I agree absolutely with every word that the noble Viscount shared with us a little while ago. I would add that the waste, often toxic waste, piled up on land is getting into the watercourses. This is a serious issue. Very often, landowners, even if they have the wherewithal to finance its removal, which many of them do not, do not have the technical expertise to deal with toxic waste. I spoke about this in Committee, so I am not going to go on in great detail, but it is a huge problem and every day it is getting worse.
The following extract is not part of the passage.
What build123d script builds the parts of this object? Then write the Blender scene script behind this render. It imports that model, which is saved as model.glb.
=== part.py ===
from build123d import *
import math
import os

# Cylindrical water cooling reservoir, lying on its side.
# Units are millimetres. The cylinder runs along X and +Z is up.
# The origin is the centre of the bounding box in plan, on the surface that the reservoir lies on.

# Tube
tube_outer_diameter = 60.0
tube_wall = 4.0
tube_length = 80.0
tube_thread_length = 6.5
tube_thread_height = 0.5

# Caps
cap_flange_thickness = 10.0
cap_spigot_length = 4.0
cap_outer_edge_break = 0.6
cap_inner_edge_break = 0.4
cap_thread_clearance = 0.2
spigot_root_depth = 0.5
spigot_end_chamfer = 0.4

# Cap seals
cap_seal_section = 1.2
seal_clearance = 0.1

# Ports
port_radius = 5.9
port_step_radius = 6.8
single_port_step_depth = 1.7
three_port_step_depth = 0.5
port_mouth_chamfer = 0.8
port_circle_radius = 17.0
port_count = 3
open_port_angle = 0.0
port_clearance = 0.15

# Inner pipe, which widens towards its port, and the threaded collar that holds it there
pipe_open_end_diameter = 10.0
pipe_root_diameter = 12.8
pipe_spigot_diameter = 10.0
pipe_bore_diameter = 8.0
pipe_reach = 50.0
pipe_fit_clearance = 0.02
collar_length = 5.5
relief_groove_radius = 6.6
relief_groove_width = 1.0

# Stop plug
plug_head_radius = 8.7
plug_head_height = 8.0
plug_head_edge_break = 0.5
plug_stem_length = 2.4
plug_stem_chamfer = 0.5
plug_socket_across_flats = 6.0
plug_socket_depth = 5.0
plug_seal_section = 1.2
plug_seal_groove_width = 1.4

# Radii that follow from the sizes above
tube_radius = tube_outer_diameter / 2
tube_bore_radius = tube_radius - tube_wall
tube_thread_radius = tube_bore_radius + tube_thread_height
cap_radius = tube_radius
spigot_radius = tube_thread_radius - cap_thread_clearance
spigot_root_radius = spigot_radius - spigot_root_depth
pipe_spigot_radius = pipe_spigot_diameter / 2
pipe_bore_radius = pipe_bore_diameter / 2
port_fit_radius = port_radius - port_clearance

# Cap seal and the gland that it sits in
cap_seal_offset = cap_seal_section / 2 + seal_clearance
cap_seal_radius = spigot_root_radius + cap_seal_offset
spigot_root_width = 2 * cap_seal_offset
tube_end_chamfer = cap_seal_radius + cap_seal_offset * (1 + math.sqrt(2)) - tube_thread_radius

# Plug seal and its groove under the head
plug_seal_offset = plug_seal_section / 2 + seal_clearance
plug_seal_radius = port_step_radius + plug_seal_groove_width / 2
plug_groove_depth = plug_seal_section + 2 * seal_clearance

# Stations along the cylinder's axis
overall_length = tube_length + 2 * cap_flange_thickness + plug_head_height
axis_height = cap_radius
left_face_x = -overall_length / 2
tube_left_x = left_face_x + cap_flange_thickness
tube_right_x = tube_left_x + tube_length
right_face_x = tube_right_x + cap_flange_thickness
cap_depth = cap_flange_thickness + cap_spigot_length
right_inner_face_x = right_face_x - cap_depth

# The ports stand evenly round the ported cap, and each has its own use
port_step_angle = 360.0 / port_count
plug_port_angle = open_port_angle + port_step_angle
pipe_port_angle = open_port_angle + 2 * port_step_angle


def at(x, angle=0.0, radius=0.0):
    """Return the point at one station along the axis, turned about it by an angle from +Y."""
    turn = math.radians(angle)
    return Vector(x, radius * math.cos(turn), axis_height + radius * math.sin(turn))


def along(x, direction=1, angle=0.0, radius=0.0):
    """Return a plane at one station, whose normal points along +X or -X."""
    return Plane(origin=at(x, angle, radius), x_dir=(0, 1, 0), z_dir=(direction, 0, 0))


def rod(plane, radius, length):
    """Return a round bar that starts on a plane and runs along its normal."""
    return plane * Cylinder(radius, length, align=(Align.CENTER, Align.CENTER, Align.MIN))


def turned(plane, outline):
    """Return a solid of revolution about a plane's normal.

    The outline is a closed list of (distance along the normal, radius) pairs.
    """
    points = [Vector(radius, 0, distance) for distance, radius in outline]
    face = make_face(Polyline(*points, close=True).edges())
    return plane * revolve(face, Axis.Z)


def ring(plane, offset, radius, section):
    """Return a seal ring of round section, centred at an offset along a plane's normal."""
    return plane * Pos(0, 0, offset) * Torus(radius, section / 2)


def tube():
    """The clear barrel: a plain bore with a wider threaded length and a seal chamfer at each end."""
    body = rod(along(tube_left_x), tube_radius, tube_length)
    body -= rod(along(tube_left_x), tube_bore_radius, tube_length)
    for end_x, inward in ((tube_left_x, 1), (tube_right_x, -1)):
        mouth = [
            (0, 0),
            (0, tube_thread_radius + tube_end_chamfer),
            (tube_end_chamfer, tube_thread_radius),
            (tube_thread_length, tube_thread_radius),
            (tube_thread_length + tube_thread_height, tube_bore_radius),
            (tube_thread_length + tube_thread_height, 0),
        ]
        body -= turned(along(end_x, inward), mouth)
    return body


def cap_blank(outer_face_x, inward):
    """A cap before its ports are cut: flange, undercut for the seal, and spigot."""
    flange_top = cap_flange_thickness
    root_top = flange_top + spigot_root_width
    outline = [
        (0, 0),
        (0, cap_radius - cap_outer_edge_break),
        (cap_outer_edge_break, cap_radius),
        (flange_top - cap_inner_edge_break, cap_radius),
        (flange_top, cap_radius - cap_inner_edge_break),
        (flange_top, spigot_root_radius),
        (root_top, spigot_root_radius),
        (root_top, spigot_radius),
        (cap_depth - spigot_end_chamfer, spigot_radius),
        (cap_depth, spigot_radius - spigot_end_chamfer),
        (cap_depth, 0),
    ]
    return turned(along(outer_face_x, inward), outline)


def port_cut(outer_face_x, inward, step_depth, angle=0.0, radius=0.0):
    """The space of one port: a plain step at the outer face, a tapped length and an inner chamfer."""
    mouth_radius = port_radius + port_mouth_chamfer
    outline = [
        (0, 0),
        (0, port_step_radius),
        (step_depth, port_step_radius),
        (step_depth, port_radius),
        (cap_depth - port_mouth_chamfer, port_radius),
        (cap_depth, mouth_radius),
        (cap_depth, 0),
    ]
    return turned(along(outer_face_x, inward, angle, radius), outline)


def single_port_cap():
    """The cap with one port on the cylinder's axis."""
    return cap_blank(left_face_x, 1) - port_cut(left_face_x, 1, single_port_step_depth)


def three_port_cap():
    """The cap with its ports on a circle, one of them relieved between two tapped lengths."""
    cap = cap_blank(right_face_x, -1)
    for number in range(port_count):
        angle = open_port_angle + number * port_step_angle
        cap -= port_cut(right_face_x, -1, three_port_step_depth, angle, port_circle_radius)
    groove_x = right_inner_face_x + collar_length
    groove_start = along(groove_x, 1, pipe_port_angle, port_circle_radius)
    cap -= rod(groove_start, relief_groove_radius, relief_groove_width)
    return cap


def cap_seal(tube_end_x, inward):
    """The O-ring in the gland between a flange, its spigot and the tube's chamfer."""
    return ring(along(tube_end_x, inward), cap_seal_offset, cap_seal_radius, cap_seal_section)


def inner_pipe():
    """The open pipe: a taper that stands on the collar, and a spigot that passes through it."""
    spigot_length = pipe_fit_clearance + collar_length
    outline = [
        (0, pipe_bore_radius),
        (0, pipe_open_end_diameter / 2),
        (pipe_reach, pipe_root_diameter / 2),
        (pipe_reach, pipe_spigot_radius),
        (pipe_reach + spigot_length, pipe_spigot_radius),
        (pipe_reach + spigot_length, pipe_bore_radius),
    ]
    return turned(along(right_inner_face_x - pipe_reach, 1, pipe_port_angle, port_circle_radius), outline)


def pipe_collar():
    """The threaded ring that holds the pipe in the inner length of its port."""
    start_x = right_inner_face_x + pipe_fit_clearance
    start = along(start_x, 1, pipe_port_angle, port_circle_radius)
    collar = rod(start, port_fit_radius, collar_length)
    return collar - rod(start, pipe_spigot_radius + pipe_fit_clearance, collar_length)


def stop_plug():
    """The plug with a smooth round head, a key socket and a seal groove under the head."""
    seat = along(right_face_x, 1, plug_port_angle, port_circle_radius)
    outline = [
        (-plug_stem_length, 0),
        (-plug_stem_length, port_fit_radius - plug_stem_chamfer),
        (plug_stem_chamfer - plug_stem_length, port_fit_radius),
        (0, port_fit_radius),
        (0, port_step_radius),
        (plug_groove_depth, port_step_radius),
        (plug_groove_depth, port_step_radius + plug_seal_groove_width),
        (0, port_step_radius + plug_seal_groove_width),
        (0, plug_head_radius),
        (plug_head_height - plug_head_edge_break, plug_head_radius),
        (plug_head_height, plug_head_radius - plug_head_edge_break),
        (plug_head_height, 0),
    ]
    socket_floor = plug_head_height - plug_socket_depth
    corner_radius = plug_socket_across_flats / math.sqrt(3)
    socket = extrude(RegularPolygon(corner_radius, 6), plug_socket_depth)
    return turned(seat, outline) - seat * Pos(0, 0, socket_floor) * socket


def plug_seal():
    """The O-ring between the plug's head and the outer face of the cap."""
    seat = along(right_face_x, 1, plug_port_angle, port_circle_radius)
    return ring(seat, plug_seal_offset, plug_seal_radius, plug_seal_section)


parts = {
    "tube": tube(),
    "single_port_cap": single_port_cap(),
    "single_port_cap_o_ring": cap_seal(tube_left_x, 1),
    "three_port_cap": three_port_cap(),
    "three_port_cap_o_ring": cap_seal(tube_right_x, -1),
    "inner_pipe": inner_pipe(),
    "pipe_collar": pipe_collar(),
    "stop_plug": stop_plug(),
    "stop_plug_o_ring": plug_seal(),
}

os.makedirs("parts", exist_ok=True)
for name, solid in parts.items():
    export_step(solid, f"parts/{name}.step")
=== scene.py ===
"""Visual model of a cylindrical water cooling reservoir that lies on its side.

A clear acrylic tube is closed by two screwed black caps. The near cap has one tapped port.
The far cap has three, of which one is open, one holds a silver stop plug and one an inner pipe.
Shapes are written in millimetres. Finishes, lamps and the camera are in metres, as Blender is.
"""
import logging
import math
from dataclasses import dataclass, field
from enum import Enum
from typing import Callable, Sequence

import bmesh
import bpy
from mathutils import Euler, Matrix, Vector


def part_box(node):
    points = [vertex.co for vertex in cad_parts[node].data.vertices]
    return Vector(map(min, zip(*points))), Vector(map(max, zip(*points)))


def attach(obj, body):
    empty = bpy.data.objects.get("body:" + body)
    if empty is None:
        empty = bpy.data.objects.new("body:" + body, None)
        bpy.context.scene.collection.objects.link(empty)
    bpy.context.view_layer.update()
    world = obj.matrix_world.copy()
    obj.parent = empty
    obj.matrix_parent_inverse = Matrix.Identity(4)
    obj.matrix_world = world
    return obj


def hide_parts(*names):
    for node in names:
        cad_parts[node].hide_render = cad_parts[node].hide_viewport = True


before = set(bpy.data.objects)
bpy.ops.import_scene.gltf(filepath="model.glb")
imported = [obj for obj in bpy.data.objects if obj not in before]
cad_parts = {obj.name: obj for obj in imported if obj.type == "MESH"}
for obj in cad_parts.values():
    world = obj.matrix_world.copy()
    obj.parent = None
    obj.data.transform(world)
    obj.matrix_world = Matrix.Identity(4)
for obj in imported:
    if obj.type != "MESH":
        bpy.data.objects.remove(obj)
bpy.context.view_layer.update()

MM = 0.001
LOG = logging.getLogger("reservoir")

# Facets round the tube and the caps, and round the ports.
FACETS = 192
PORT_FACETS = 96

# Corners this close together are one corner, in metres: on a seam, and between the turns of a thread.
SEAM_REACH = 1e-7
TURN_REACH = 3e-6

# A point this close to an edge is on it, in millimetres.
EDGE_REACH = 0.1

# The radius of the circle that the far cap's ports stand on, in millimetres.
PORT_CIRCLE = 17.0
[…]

The current legislation, which I have probed through Written Questions, is absolutely clear that the local authorities have no responsibility currently to do anything to assist, either through punitive legislation, assisting in the clean-up or by financially supporting those who are trying to do the clean-up. There is no support at all. We cannot allow this to continue. These amendments are a good start in the right direction.
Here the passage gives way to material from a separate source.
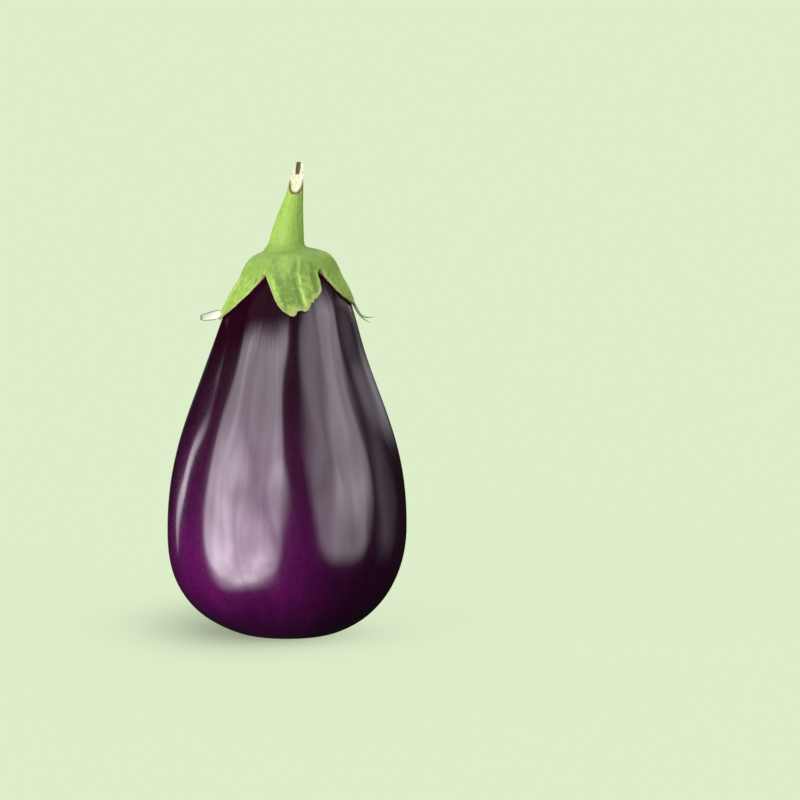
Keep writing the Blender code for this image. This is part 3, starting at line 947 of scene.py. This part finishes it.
def floor_material():
    """The pale green floor, with the fruit's soft shadow painted on it."""
    material, graph = paint("floor")
    x, y, _ = graph.parts(graph.place())
    light = 1.0
    for middle_x, middle_y, half_width, half_depth, darkness in FLOOR_SHADOWS:
        across = graph.times(graph.math("SUBTRACT", x, middle_x), 1 / half_width)
        away = graph.times(graph.math("SUBTRACT", y, middle_y), 1 / half_depth)
        reach = graph.add_up(graph.times(across, across), graph.times(away, away))
        shadow = graph.times(graph.math("EXPONENT", graph.times(reach, -1.0)), darkness)
        light = graph.times(graph.math("SUBTRACT", 1.0, shadow), light)
    lit = tuple(colour / falling for colour, falling in zip(PALE_GREEN, FLOOR_LIGHT, strict=True))
    diffuse = graph.add("ShaderNodeBsdfDiffuse", {"Color": (*lit, 1.0)})
    glow = graph.add("ShaderNodeEmission", {"Color": (*PALE_GREEN, 1.0), "Strength": light})
    blend = graph.add("ShaderNodeMixShader", {0: FLOOR_GLOW, 1: diffuse.outputs[0], 2: glow.outputs[0]})
    graph.add("ShaderNodeOutputMaterial", {"Surface": blend.outputs[0]})
    return material


def make_floor():
    """A wide floor that only the camera sees."""
    bpy.ops.mesh.primitive_plane_add(size=FLOOR_SIZE)
    floor = bpy.context.object
    floor.name = "floor"
    floor.data.materials.append(floor_material())
    # Light from below the horizon reaches the fruit through the floor, as its bounce would.
    floor.visible_glossy = False
    floor.visible_diffuse = False
    floor.visible_shadow = False


def panel_light(graph, azimuth, elevation, panel):
    """The light of one panel in this direction."""
    up = graph.math("SUBTRACT", elevation, panel.elevation)
    across = graph.math("SUBTRACT", azimuth, graph.add_up(graph.times(up, panel.slant), panel.azimuth))
    shares = [
        graph.math("POWER", graph.math("ABSOLUTE", graph.times(offset, 1 / half)), panel.square)
        for offset, half in ((across, panel.half_width), (up, panel.half_height))
    ]
    reach = graph.math("POWER", graph.add_up(*shares), 1 / panel.square)
    return graph.ramp(reach, 1 - panel.softness, 1 + panel.softness, panel.level, 0.0)


def make_sky():
    """Soft panels of light all round, and for the camera the same pale green as the floor."""
    world = bpy.data.worlds.new("studio")
    bpy.context.scene.world = world
    graph = Graph(world)
    direction = graph.add("ShaderNodeTexCoord").outputs["Generated"]
    x, y, z = graph.parts(direction)
    degrees = 180 / math.pi
    azimuth = graph.times(graph.math("ARCTAN2", x, graph.times(y, -1.0)), degrees)
    elevation = graph.times(graph.math("ARCSINE", z), degrees)
    light = graph.ramp(elevation, 50.0, 75.0, AMBIENT, TOP_LIGHT)
    panels = graph.add_up(*(panel_light(graph, azimuth, elevation, panel) for panel in PANELS.values()))
    for share, detail_across, detail_up in UNEVEN:
        cloth = graph.join(graph.times(azimuth, detail_across), graph.times(elevation, detail_up), 0.4)
        patches = graph.ramp(graph.noise(cloth, 1.0, 2.0), 0.3, 0.7, 1 - share, 1 + share)
        panels = graph.times(panels, patches)
    light = graph.add_up(light, panels)
    light_path = graph.add("ShaderNodeLightPath").outputs
    light = graph.times(light, graph.ramp(light_path["Is Glossy Ray"], 0.0, 1.0, 1.0, IN_REFLECTIONS))
    lit = graph.add("ShaderNodeBackground", {"Color": (*LIGHT_COLOUR, 1.0), "Strength": light})
    seen = graph.add("ShaderNodeBackground", {"Color": (*PALE_GREEN, 1.0)})
    inputs = {0: light_path["Is Camera Ray"], 1: lit.outputs[0], 2: seen.outputs[0]}
    blend = graph.add("ShaderNodeMixShader", inputs)
    graph.add("ShaderNodeOutputWorld", {"Surface": blend.outputs[0]})


def make_camera():
    """A long lens from a little above, with the fruit left of the middle."""
    data = bpy.data.cameras.new("camera")
    camera = bpy.data.objects.new("camera", data)
    bpy.context.scene.collection.objects.link(camera)
    camera.location = CAMERA_PLACE
    camera.rotation_euler = (math.radians(90 - CAMERA_TILT), 0, 0)
    data.lens = CAMERA_LENS
    data.shift_x, data.shift_y = CAMERA_SHIFT
    data.clip_end = CAMERA_REACH
    bpy.context.scene.camera = camera


make_fruit()
make_calyx()
make_stem()
make_dry_tips()
make_floor()
make_sky()
make_camera()
bpy.context.scene.view_settings.view_transform = "Standard"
To illustrate that, I will share one experience that I had. On a farm track, a large amount of building materials and other unpleasant items was tipped out of a truck. The perpetrators were so confident of not being caught or punished that they even threw on the pile the parking ticket that they had got earlier that day with the registration number. I called the police, who, to their credit, came out; we looked at it together, and afterwards I spent the weekend clearing it up. I showed the parking ticket to the policeman, who said, “Yes, that’s all very helpful, but I am not going to tell you whose vehicle it is in case you do something. I can assure you that, if we were to contact the people whose vehicle this is, they will simply say, ‘A lot of people drive that truck; it wasn’t me. I don’t know who it was; all sorts of people drive it’, and nothing will happen”. No further action was taken. That is one tiny example of the sort of things that people in rural areas face with waste, which is mainly generated in cities and simply taken out into the countryside and dumped with complete impunity.